Oh, how I've missed you. We had three brief affairs...the first lasting 10 weeks, the second 8, the third only 6 fleeting weeks. I loved your company but hated the fact that we spent so much time together. Ours was a love that could never last...
I would wake to a crying baby and there you were, keeping me awake and entertained as I nursed each of my three children. You made me laugh, you made me cry...sometimes you made it difficult for me to go back to sleep as you drew me into celebrity gossip or some bizarre story. And when you would actually have breaking news in the middle of the night, you made me feel as if you were trusting me with an exceptional secret. It would somehow validate my life in the endless continuum of nursing, dirty diapers, greasy hair and sweats covered in spit-up and other mystery stains.

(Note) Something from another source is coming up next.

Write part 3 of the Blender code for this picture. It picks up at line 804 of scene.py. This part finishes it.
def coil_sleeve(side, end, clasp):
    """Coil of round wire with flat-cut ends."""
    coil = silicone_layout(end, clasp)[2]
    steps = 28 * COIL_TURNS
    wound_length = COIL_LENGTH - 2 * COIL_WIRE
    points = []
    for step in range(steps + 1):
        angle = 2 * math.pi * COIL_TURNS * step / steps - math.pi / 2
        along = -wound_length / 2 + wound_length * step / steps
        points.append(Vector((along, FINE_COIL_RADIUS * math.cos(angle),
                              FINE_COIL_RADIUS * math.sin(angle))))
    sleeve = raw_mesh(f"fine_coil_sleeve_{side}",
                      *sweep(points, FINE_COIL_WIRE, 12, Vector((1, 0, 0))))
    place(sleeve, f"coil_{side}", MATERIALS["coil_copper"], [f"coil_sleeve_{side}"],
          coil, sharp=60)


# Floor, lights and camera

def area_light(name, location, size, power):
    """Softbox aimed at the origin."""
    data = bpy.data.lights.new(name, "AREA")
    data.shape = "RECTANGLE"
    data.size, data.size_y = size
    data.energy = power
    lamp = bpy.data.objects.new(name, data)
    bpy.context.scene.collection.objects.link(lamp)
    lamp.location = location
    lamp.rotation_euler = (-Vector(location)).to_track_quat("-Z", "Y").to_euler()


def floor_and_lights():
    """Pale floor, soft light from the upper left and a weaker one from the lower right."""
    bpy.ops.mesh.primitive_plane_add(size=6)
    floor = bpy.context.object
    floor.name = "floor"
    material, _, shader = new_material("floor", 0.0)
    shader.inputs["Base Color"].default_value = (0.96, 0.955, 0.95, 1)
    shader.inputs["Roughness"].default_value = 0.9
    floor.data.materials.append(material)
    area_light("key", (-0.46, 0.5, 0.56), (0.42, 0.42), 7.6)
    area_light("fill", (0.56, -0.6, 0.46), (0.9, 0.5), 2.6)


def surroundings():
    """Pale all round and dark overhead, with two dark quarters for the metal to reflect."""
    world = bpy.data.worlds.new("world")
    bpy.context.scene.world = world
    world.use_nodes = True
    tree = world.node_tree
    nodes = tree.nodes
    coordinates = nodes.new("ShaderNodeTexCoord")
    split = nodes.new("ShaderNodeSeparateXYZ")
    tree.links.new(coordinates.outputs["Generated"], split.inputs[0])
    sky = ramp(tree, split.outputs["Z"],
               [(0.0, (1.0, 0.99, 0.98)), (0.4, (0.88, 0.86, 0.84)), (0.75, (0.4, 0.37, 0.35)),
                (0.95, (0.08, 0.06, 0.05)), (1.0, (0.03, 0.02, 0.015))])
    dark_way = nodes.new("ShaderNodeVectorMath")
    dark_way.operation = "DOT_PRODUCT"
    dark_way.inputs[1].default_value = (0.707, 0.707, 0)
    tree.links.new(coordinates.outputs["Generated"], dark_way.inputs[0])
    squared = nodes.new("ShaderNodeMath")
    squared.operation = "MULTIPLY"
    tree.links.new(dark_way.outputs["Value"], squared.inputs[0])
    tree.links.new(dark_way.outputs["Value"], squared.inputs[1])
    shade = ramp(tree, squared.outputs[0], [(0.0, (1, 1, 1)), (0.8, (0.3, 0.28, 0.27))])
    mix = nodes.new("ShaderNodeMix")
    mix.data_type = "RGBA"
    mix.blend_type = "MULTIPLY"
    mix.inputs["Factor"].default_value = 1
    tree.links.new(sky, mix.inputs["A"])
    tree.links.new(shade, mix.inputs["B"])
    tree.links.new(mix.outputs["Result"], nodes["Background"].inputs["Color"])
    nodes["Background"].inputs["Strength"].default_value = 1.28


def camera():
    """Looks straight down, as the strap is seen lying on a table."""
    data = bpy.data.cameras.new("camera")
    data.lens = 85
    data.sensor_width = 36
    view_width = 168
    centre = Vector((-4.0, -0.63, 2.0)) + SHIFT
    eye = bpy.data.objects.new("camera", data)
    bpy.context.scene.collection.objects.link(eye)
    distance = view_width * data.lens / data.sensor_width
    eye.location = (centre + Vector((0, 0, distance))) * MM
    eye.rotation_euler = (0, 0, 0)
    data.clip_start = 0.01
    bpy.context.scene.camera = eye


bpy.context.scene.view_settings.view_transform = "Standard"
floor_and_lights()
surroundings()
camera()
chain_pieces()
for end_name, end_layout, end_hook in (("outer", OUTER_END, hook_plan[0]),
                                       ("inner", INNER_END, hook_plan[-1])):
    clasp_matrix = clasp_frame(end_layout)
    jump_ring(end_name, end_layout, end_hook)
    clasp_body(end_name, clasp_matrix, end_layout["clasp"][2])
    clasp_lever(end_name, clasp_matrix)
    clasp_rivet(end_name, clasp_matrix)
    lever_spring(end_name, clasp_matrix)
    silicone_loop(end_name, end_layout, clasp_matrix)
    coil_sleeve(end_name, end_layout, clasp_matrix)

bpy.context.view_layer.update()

You were so considerate to transition from World News Now to America This Morning subtly throughout the night as it provided a reference point as to how late (or early) I was awoken. It would help me determine if it was worth trying to get back to sleep after each feeding. And as feedings grew fewer and further between, I would start to miss you.
And then the inevitable would come. I would awake at dawn in a panic because there had been no crying at night and my local news anchors would be there to greet me instead of you. Melancholy would set in as I would know that our relationship was coming to an end. I would miss you dearly...but not as much as a full night's sleep.

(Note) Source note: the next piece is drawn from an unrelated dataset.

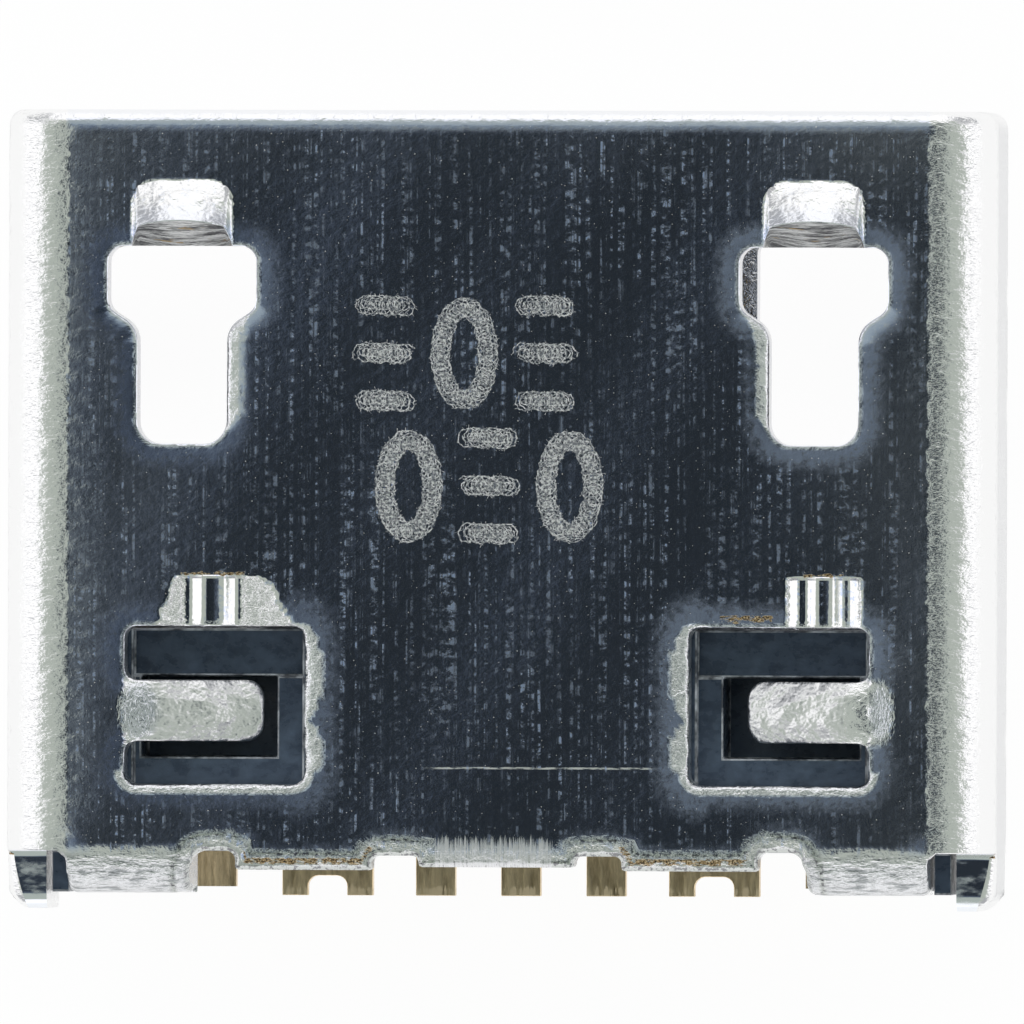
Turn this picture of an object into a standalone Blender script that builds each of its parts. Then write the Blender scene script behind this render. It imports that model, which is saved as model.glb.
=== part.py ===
"""Charging port: a micro-size socket that is soldered to a circuit board.

All sizes are in millimetres. The mouth opens toward -Y and its rim lies at y = 0. The wide face
of the shell is up, and the board's surface is at z = 0. An empty sets the finished part down on
its four board legs, with the origin in the middle of its footprint.
"""
import math

import bmesh
import bpy
from mathutils import Vector
from mathutils.geometry import delaunay_2d_cdt

MM = 0.001

# Shell section
SHEET = 0.3
MOUTH_WIDTH = 6.9
MOUTH_HEIGHT = 1.85
MOUTH_FLOOR_WIDTH = 5.4
FLANK_RISE = 0.52
SHELL_BEND_RADIUS = 0.15
BEND_STEPS = 6

# Depth of the mouth and length of the housing's body behind it
MOUTH_DEPTH = 3.92
BODY_LENGTH = 1.68

# Back edge of the shell, measured from the housing's back
BACK_EDGE_MIDDLE = 0.115
BACK_EDGE_OUTER = 0.14
INNER_NOTCH_CENTRE = 0.768
INNER_NOTCH_WIDTH = 0.355
INNER_NOTCH_DEPTH = 0.085
INNER_NOTCH_CORNER = 0.05
OUTER_NOTCH_WIDTH = 0.36
OUTER_NOTCH_DEPTH = 0.145
OUTER_NOTCH_CORNER = 0.14
EDGE_CORNER = 0.03

# Ears: the side walls run on past the housing's back
EAR_REACH = 0.44
EAR_TOP_DROP = 0.5
EAR_CORNER = 0.12

# Tabs bent down behind the housing
BACK_TAB_FROM_WALL = 0.19
BACK_TAB_WIDTH = 0.92
BACK_TAB_DROP = 1.0
BACK_TAB_BEND_RADIUS = 0.08
BACK_TAB_CORNER = 0.08

# Seam under the floor, with dovetail keys
SEAM_GAP = 0.03
KEY_CENTRES = (1.45, 3.55)
KEY_NECK = 0.42
KEY_HEAD = 0.62
KEY_LENGTH = 0.34
KEY_CORNER = 0.04

# Latch windows in the wide face, with raised lips in front of them
LATCH_FROM_WALL = 1.058
LATCH_BAR_WIDTH = 1.126
LATCH_STEM_WIDTH = 0.677
LATCH_FRONT = 1.03
LATCH_BAR_LENGTH = 0.47
LATCH_SHOULDER_LENGTH = 0.14
LATCH_STEM_LENGTH = 0.885
LATCH_CORNER = 0.11
LATCH_SHOULDER_CORNER = 0.2
LATCH_END_CORNER = 0.17
LIP_WIDTH = 0.765
LIP_LENGTH = 0.49
LIP_RISE = 0.21
LIP_SIDE = 0.09
LIP_STEPS = 6
LIP_SIDE_STEPS = 3

# Finger windows and retention fingers
FINGER_WINDOW_FROM_WALL = 0.63
FINGER_WINDOW_WIDTH = 1.365
FINGER_WINDOW_FRONT = 3.9
FINGER_WINDOW_LENGTH = 1.195
FINGER_WINDOW_CORNER = 0.09
FINGER_CENTRE = 4.54
FINGER_WIDTH = 0.462
FINGER_REACH = 0.97
FINGER_TIP_CORNER = 0.13
FINGER_ANGLE = 20.0
FINGER_BEND_RADIUS = 0.57
FINGER_BEND_SETBACK = 0.14

# Pressed stops in front of the finger windows: their distances from the walls and their widths
STOPS_FROM_WALL = (1.295, 0.99)
STOP_WIDTHS = (0.5, 0.54)
STOP_LENGTH = 0.38
STOP_DEPTH = 0.2
STOP_SLIT = 0.03
STOP_STEPS = 10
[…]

But this week, we've had an unexpected rendezvous as my 18 month old was up with a fever for several hours several nights in a row. I sat in the same spot where I first fell in love with you, comforting my daughter and rocking her to sleep. And there you were comforting me, keeping me company during the wee hours of the morning. I fondly reminisced about the "old times" we had together.
I have missed you dearly, old friend. We had a great run. I know we will meet again someday...fever, flu, or insomnia will draw us together. I will smile at the memories we've shared and I will wish you the best, but I will not allow our relationship to continue. I love you but I love sleep more. So for now (and hopefully for a long, long time), I say goodbye.